Stated exercise: Output, word for word, every line from the line with "frame = import_model()" through the final line of the data below.

Material provided:
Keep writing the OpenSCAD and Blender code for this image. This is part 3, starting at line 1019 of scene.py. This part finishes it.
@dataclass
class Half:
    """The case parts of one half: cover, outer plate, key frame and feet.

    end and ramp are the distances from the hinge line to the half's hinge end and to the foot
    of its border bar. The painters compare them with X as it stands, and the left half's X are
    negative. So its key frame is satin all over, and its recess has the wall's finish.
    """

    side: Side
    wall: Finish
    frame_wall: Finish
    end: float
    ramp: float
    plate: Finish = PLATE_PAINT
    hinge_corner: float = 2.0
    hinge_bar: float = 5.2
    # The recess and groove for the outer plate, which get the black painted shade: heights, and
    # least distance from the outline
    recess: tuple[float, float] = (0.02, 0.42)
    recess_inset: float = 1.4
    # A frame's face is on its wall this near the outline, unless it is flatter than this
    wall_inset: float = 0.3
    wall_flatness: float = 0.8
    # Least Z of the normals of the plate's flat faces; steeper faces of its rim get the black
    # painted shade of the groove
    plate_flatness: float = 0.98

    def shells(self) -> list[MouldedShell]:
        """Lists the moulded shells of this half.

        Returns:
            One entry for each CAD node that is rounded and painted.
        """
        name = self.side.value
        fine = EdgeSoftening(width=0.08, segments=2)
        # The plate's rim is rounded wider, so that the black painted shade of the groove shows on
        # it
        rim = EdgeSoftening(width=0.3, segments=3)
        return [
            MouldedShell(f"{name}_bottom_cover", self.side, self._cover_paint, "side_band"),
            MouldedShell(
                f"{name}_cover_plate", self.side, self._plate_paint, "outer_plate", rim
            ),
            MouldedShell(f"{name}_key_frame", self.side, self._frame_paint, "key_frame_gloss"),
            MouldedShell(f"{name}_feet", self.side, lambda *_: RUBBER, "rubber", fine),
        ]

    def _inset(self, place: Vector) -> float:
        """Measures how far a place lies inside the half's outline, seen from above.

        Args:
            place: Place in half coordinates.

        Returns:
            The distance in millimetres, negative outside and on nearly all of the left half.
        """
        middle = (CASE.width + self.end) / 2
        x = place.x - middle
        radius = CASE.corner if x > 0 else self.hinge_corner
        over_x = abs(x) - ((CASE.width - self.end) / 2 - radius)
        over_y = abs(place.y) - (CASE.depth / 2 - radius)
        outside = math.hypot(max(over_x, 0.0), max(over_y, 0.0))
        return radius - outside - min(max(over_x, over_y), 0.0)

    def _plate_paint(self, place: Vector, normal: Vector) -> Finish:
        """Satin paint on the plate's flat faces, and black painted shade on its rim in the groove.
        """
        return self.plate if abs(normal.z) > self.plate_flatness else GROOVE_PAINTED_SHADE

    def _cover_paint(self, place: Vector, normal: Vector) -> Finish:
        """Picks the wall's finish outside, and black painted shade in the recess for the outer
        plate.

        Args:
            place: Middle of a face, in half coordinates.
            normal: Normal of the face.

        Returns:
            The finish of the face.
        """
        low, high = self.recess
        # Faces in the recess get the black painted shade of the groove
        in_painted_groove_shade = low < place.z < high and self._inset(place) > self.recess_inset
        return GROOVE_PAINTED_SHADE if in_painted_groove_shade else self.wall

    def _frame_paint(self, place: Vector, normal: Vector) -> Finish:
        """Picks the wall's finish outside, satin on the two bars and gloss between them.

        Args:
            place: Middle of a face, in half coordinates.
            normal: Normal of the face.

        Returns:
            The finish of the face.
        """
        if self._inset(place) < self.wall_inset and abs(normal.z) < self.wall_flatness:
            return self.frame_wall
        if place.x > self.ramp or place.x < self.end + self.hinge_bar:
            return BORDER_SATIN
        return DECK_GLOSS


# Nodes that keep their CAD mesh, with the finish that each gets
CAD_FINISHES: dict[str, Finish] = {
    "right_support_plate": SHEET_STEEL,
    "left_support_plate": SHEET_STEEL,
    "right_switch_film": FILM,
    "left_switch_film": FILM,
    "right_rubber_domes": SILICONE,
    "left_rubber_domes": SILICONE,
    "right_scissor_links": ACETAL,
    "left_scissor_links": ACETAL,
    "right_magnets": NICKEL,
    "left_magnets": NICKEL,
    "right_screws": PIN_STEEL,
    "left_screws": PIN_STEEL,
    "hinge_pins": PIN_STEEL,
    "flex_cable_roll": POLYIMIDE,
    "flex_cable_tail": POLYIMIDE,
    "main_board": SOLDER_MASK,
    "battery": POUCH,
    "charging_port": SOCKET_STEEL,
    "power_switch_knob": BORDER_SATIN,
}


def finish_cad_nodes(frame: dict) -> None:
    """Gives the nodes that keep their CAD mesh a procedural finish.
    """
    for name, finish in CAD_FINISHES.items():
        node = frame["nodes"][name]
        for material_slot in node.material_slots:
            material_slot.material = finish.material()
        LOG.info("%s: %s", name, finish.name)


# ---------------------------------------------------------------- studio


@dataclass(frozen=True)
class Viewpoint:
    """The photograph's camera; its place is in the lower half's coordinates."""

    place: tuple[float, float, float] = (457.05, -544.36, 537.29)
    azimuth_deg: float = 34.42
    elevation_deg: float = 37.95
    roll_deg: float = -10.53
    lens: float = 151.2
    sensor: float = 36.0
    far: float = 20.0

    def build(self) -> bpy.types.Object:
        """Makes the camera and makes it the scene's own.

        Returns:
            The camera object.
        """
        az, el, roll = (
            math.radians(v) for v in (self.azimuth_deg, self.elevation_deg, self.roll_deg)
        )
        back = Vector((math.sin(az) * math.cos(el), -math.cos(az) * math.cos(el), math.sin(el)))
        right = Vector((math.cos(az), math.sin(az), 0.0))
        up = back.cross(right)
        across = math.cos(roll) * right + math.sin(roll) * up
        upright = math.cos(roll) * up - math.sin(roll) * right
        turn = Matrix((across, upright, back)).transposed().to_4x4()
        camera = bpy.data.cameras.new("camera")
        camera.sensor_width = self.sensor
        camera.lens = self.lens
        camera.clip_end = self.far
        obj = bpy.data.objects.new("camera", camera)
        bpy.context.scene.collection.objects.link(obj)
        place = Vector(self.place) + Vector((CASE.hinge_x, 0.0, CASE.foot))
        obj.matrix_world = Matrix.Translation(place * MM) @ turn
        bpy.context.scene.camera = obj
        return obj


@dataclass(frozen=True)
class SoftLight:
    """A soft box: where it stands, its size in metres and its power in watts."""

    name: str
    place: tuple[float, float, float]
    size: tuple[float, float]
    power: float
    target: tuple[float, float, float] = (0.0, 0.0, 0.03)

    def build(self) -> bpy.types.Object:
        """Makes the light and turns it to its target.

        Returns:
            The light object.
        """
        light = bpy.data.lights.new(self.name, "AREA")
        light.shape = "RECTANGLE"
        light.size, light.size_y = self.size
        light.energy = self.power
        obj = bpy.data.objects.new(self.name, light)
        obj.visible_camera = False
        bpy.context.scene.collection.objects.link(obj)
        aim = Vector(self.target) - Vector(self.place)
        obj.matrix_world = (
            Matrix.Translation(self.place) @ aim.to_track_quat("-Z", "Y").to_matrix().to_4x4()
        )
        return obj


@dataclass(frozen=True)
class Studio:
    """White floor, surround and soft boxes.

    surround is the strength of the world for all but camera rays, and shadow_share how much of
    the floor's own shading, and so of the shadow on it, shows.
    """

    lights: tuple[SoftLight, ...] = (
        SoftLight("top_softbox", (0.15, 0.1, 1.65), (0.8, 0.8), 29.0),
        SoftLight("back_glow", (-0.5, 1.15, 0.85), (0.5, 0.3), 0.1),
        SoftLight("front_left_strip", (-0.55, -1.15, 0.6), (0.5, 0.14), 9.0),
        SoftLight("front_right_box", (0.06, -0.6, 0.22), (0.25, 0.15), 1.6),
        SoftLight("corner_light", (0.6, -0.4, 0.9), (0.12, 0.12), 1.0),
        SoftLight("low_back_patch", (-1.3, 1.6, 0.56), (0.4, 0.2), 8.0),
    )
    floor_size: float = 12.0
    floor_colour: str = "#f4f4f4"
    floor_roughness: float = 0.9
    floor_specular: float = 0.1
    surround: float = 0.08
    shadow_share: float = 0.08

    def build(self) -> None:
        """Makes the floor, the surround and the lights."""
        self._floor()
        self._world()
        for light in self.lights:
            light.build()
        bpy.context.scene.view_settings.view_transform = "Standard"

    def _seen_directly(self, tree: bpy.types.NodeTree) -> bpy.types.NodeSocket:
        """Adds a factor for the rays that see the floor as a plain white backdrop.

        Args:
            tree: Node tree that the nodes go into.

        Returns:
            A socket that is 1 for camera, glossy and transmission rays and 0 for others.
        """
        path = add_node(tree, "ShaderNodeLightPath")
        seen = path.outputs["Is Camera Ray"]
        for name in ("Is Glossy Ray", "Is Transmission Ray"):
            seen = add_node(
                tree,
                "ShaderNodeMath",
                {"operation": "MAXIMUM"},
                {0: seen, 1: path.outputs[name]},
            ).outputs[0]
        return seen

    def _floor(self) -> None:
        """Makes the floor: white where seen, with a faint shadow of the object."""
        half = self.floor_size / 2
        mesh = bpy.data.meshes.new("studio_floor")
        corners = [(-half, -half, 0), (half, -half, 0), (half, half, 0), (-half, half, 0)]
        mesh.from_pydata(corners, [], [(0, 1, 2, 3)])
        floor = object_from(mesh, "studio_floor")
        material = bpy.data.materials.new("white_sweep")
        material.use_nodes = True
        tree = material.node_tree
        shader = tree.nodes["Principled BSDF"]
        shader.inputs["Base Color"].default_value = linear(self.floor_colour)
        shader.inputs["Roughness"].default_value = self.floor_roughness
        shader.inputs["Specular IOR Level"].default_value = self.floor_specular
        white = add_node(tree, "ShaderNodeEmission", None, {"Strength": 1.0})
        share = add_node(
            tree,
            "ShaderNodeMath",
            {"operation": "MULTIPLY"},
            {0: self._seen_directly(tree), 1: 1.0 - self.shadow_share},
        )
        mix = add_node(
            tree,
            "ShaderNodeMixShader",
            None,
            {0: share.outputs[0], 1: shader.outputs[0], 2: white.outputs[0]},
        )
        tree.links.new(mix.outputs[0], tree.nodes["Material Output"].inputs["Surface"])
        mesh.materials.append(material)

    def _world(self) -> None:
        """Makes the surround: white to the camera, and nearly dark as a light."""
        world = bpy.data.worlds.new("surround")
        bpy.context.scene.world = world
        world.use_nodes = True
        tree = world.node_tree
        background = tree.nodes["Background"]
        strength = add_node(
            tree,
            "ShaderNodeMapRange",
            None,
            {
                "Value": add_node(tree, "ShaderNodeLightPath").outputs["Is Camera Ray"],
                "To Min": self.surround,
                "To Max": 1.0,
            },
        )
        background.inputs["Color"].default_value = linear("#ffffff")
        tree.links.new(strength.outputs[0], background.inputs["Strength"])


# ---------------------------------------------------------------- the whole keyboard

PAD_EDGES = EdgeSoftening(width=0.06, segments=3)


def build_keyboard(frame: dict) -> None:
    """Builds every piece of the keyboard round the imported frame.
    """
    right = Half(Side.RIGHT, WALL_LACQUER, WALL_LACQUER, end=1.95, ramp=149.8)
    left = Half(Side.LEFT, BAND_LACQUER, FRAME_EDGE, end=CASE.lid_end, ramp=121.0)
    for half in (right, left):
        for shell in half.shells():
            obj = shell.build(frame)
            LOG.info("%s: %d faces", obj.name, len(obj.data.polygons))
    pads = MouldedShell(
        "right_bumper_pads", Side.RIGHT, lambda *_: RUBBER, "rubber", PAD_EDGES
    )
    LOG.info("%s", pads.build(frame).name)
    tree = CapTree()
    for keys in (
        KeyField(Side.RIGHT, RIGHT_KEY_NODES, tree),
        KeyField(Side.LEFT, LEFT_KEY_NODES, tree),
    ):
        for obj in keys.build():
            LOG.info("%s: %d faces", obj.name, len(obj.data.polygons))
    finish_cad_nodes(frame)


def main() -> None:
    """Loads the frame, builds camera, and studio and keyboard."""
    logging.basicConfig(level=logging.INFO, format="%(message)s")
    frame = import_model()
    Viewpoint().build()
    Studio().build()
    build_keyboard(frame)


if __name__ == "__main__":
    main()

Response for this exercise:
    frame = import_model()
    Viewpoint().build()
    Studio().build()
    build_keyboard(frame)


if __name__ == "__main__":
    main()